In the January of 1163 Henry once more landed in England. His absence off our and a half years had given time for dangers and alarms to spring up in the half-settled realm. Mysterious prophecies passed from mouth to mouth that the king would never be seen in the island again, and even Theobald, before his death in 1161, had sent urgent entreaties for his return. The king had, in fact, during the first eight years of his rule been mainly occupied in building up his empire, and providing for its defence against external dangers. He had only twice visited the kingdom, each time for little more than a year. He was now, however, prepared to take the work of administration seriously in hand. In the next eighteen years, from 1163 to 1180, he landed on its shores seven times, and spent altogether eight years in the country. Once he was busied with the conquest of Ireland; one visit of a month was spent in crushing a dangerous rebellion; but with these two exceptions every coming of the king was marked by the carrying out of some great administrative reform. In his half-compacted empire order was still only maintained by his actual presence and the sheer force of his personal authority, as he hurried from country to country to quell a rising in Gascony or a revolt in Galloway, to wage war in Wales, to finish the conquest of Britanny or of Ireland, to order the administration of Poitou or Normandy. But in the swift and terrible progresses of a king who visited the shires to north and south and west in the intervals of foreign war, a long series of experiments as to the best forms of internal government was ceaselessly carried out, and the new administration securely established.

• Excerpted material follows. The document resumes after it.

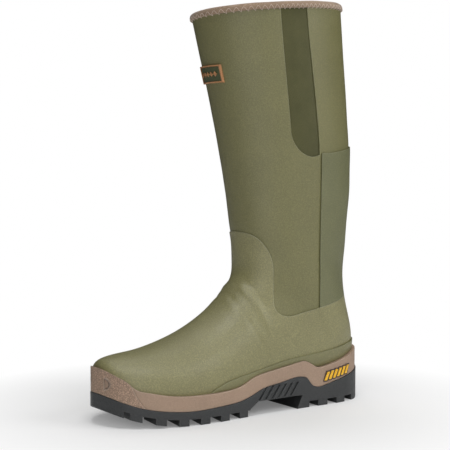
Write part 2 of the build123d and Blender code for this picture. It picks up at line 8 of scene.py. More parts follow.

Henry, however, was at once met by a difficulty unknown to earlier days. The system which the Conqueror had established of separate courts for secular and ecclesiastical business had utterly broken down for purposes of justice. Until the reign of Stephen much of the business of the bishops was done in the courts of the hundred and the shire. The Church courts also had at first been guided by the customary law and traditions of the early English Church, which had grown up along with the secular laws and had a distinctly national character. So long, indeed, as the canon law remained somewhat vague, and the Church courts incomplete, they could work peaceably side by side with the lay courts; but with the development of ecclesiastical law in the middle of the twelfth century, it was inevitable that difficulties should spring up. The boundaries of civil and ecclesiastical law were wholly uncertain, the scientific study of law had hardly begun, and there was much debatable ground which might be won by the most arrogant or the most skilful of the combatants. Every brawl of a few noisy lads in the Oxford streets or at the gates of some cathedral or monastic school was enough to kindle the strife as to the jurisdiction of Church or State which shook medieval society to its foundation.

The Church courts not only had jurisdiction over the whole clerical order, but exercised wide powers even over the laity. To them alone belonged the right to enforce spiritual penalties, to deal with cases of oaths, promises, anything in which a man's faith was pledged; to decide as to the property of intestates, to pronounce in every case of inheritance whether the heir was legitimate, to declare the law as to wills and marriage. Administering as they did an enlightened system of law, they profited by the new prosperity of the country, and the judicial and pecuniary disputes which came to them had never been so abundant as now. Henry was keenly alive to the fact that the archdeacons' courts now levied every year by their fines more money than the whole revenue of the crown. Young archdeacons were sent abroad to be taught the Roman law, and returned to preside over the newly-established archdeacons' courts; clergy who sought high office were bound to study before all things, even before theology, the civil and canon law. The new rules, however, were as yet incomplete and imperfectly understood in England; the Church courts were without the power to put them in force; the procedure was hurried and irregular; the judges were often ill-trained, and unfit to deal with the mass of legal business which was suddenly thrown on them; the ecclesiastical authorities themselves shrank from defiling the priesthood by contact with all this legal and secular business, and kept the archdeacons in deacons' orders; the more religious clergy questioned whether for an archdeacon salvation were possible. In the eight years of Henry's rule one hundred murders had been committed by clerks who had escaped all punishment save the light sentences of fine and imprisonment inflicted by their own courts, and Henry bitterly complained that a reader or an acolyte might slay a man, however illustrious, and suffer nothing save the loss of his orders.

Since the beginning of Henry's reign, too, there had been an enormous increase of appeals to Rome. Questions quite apart from faith or morals, and that mostly concerned property, were referred for decision to a foreign court. The great monasteries were exempted from episcopal control and placed directly under the Pope; they adopted the customs and laws which found favour at Rome; they upheld the system of appeals, in which their wealth and influence gave them formidable advantages. The English Church was no longer as in earlier times distinct from the rest of Christendom, but was brought directly under Roman influence. The clergy were more and more separated from their lay fellow citizens; their rights and duties were determined on different principles; they were governed by their own officers and judged by their own laws, and tried in their own courts; they looked for their supreme tribunal of appeal not to the King's Court, but to Rome; they became, in fact, practically freed from the common law.